I'm also using Jekyll Asset Bundler to bundle and compress all my CSS and JS. Don't forget to configure it:

asset_bundler:
  compress:
    js: yui
    css: yui
  base_path: bundles/

RSS

For the RSS Feed, just get one of the RSS templates and put on your root. Then add this to your HTML:

<link rel="alternate" type="application/rss+xml" title="Blog's Title" href="/feed.xml" />

Redirecting old posts

If you don't wanna break your old links, you can also create a .htaccess file with all your 301 (permanent) redirects.
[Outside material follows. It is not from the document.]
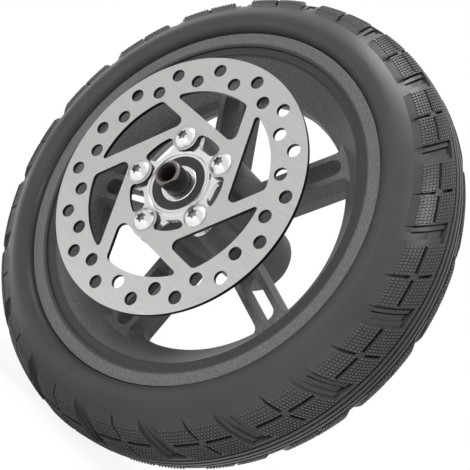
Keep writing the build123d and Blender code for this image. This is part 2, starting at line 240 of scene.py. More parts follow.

To make that task easier, I've found a nice query that will return all your Wordpress permalinks:

SELECT
    wpp.post_title,
    wpp.guid,
    wpp.post_date,
    CONCAT(wpo_su.option_value,
        REPLACE(
            REPLACE(
                REPLACE(
                    REPLACE(
                        REPLACE(wpo.option_value,'%year%',date_format(wpp.post_date,'%Y'))
                    ,'%monthnum%',date_format(wpp.post_date,'%m'))
                ,'%day%',date_format(wpp.post_date,'%d'))
            ,'%postname%',wpp.post_name )
        ,'%category%',wpc.slug )
    ) as permalink
FROM
    wp_posts wpp
    INNER JOIN wp_options wpo on wpo.option_name='permalink_structure' and wpo.blog_id=0
    INNER JOIN wp_options wpo_su on wpo_su.option_name='siteurl' and wpo_su.blog_id=wpo.blog_id
    INNER JOIN (
        select wtr.object_id ID, max(wpt.slug) slug
        from wp_term_relationships wtr
        inner join wp_term_taxonomy wtt on wtt.term_taxonomy_id=wtr.term_taxonomy_id and wtt.taxonomy='category'
        inner join wp_terms wpt on wpt.term_id=wtt.term_id
        group by  wtr.object_id
    ) wpc on wpc.ID=wpp.ID
WHERE
    wpp.post_type = 'post'
    AND wpp.post_status = 'publish'
ORDER BY
    wpp.post_date DESC

Now you can write your redirect rules:

redirect 301 /2013/11/your-post-permalink/ /new_blog/your-post-permalink

Conclusion

That's it! The only other thing that I had to do is the multi language support, but that's a little tricky. I'll have to write about it later. And don't forget to read the page about how you can deploy your blog. There are many tips on how to make the process easier!